*EXERCISE TASK*: Note how many lines in the entries contain the string "piece", then give that number and nothing else.

*DATASET ENTRIES*:
-- Start --

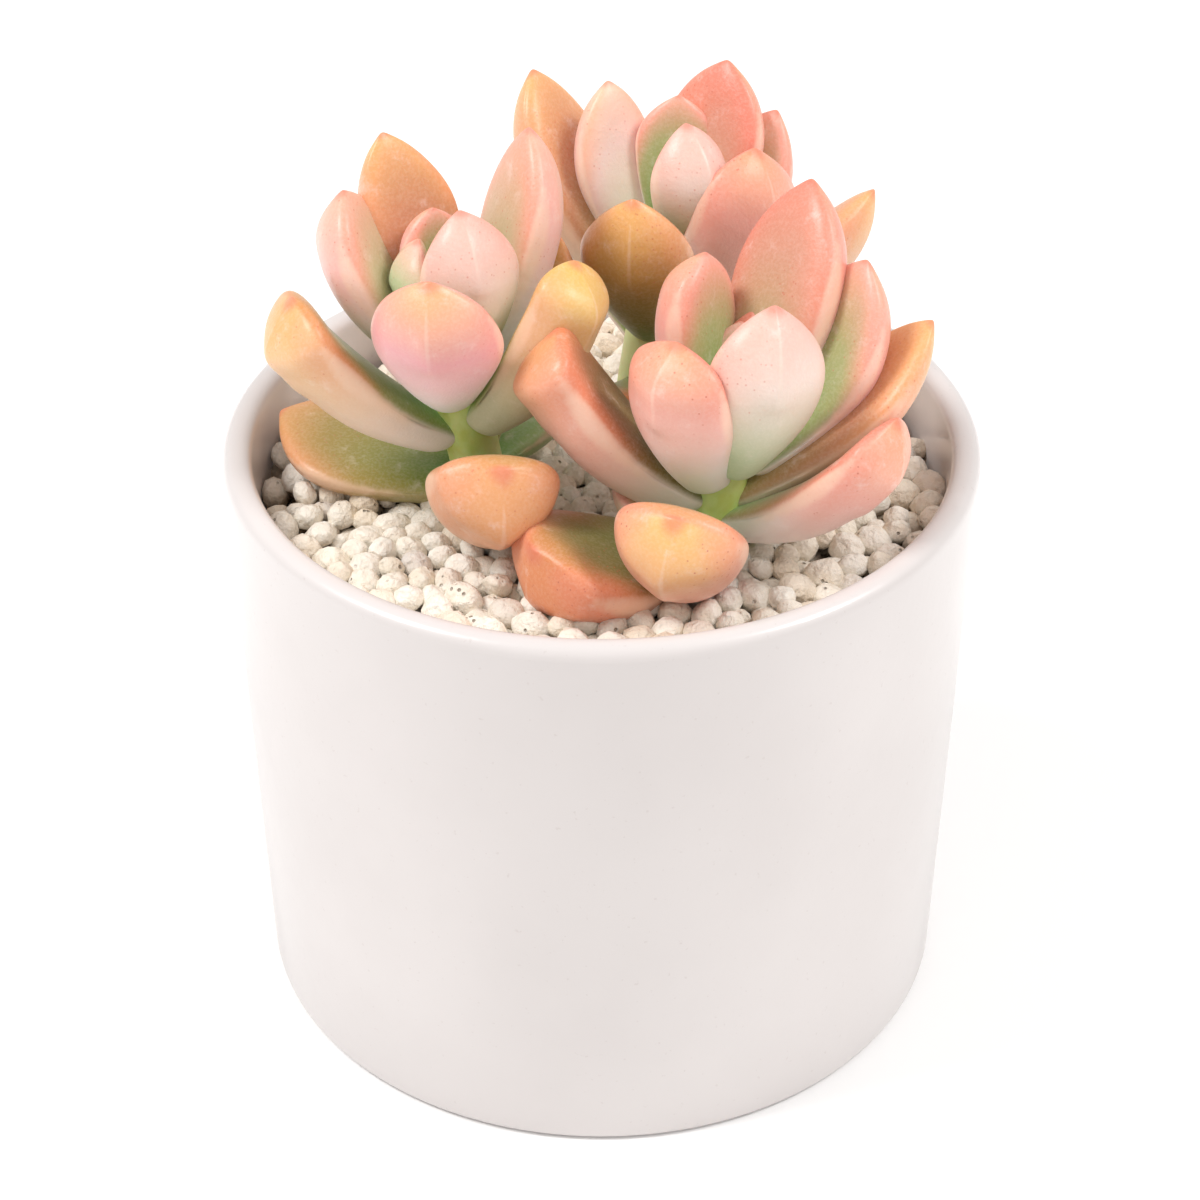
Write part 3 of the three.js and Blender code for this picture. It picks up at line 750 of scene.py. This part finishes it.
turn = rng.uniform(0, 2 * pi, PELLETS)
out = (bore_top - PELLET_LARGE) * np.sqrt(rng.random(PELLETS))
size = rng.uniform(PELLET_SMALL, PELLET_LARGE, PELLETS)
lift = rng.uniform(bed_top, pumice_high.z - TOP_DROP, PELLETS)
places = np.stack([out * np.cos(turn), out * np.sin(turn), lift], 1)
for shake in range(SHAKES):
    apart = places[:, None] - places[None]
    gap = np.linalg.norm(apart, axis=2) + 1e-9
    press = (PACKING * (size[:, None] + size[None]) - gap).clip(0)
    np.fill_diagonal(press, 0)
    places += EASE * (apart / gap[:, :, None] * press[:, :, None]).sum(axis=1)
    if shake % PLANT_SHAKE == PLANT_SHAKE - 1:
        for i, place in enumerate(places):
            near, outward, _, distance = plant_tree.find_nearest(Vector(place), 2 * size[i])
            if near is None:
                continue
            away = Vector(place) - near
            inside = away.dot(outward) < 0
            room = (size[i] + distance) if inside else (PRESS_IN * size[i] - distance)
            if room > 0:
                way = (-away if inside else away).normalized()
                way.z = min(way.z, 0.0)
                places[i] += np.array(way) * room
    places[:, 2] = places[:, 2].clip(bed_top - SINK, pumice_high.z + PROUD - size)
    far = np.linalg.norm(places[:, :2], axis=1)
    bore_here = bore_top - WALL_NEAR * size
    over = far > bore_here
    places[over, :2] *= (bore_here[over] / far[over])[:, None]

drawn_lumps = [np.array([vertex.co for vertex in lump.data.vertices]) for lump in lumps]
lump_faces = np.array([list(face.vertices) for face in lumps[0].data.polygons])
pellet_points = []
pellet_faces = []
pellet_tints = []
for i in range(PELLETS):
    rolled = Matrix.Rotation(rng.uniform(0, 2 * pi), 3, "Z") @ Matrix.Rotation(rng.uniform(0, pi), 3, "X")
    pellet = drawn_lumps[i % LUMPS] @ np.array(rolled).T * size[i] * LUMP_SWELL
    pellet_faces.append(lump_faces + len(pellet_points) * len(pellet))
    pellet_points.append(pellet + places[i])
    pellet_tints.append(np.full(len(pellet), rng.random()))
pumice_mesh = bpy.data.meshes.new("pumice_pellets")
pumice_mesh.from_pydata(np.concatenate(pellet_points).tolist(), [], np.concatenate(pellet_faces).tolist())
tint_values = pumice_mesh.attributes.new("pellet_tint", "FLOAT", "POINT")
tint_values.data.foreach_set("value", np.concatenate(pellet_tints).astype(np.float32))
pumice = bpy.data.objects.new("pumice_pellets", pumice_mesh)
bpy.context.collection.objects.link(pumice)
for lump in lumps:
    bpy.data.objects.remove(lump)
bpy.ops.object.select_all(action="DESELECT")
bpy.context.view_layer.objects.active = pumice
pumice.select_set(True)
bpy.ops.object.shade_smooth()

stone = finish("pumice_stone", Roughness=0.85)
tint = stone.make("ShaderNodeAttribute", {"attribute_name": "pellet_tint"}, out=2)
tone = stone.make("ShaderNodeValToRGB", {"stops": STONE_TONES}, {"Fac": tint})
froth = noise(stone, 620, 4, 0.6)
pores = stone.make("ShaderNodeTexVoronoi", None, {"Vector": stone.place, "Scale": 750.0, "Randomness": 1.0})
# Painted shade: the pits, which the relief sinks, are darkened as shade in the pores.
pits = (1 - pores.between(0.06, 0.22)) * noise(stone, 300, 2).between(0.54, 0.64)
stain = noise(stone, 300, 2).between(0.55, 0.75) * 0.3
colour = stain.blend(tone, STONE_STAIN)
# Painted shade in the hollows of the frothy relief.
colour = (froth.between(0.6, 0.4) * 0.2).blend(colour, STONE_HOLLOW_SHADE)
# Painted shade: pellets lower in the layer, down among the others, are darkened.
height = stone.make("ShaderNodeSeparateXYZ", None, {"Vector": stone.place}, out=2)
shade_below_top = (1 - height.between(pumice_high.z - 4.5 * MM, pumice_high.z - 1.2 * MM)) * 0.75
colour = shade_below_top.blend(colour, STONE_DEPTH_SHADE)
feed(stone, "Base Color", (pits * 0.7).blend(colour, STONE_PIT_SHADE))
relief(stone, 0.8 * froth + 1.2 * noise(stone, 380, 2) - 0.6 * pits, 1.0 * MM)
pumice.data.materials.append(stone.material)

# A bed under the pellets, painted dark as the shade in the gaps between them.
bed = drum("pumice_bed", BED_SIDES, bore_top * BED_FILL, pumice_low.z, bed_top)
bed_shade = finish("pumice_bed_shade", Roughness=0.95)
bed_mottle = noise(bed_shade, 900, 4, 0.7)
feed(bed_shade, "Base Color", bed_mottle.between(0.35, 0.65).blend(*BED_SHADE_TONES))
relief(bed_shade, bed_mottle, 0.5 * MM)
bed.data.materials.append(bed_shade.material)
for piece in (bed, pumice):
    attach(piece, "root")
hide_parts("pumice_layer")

-- End --
-- Start --

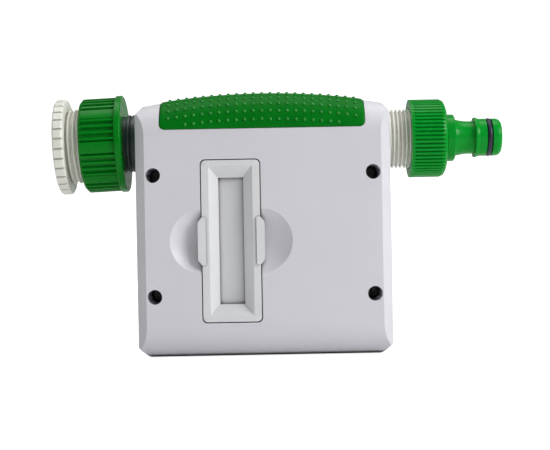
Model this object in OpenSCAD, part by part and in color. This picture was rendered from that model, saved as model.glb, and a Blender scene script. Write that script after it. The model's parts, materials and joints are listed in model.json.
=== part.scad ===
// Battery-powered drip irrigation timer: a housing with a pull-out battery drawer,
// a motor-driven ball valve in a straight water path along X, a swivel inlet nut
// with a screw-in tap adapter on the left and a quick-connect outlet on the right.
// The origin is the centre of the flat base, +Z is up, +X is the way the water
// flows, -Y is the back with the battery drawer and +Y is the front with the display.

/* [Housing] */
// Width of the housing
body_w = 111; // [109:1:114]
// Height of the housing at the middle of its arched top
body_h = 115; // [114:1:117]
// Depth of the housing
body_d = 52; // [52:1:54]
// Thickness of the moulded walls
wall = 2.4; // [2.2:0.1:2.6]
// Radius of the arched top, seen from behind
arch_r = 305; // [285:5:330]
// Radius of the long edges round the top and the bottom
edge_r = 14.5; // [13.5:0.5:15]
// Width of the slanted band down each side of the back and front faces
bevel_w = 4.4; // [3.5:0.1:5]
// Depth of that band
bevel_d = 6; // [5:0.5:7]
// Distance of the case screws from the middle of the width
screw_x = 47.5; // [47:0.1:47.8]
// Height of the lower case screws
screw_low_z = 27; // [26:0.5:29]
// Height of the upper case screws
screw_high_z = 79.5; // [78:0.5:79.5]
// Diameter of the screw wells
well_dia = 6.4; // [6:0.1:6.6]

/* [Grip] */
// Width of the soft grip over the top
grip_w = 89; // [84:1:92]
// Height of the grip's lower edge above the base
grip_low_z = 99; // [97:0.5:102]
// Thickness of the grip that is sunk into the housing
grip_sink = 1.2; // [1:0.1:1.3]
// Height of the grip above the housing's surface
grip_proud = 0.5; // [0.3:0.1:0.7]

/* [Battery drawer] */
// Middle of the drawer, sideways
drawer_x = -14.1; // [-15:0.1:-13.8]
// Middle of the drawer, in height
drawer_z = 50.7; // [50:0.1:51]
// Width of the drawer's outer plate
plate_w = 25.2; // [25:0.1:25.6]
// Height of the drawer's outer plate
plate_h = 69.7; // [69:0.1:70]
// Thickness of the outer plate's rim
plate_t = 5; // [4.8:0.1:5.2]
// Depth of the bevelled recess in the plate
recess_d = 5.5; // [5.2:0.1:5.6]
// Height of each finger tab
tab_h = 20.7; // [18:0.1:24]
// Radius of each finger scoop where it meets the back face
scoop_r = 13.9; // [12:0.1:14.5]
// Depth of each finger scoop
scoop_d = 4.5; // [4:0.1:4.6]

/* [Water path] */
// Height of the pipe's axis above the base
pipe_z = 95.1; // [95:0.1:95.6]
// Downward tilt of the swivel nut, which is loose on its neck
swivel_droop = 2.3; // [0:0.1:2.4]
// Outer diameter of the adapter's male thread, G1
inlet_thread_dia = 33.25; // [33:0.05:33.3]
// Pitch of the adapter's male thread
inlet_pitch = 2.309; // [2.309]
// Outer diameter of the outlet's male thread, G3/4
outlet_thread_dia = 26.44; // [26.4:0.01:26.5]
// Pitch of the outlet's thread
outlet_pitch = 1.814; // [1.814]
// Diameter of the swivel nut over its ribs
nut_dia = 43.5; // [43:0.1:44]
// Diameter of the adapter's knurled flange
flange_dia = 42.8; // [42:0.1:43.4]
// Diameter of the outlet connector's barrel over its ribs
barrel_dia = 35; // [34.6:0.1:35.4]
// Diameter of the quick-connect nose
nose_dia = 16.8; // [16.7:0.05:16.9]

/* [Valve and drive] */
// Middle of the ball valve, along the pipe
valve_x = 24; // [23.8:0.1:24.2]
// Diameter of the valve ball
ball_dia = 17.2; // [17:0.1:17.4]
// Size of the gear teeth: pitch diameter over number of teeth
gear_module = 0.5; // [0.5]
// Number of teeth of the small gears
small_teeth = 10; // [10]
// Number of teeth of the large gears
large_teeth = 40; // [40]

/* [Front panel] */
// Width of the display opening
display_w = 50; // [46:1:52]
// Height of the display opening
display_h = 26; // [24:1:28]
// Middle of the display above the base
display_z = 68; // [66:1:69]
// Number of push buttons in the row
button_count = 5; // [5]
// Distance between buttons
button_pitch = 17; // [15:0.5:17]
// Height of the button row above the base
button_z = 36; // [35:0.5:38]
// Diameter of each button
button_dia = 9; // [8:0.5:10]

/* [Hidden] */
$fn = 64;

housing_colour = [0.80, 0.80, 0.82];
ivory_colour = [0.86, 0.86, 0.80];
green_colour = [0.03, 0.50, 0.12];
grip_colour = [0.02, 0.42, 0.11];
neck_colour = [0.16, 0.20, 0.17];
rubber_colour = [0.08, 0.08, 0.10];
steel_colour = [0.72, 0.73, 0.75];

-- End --

*ANSWER TO THIS EXERCISE*: 2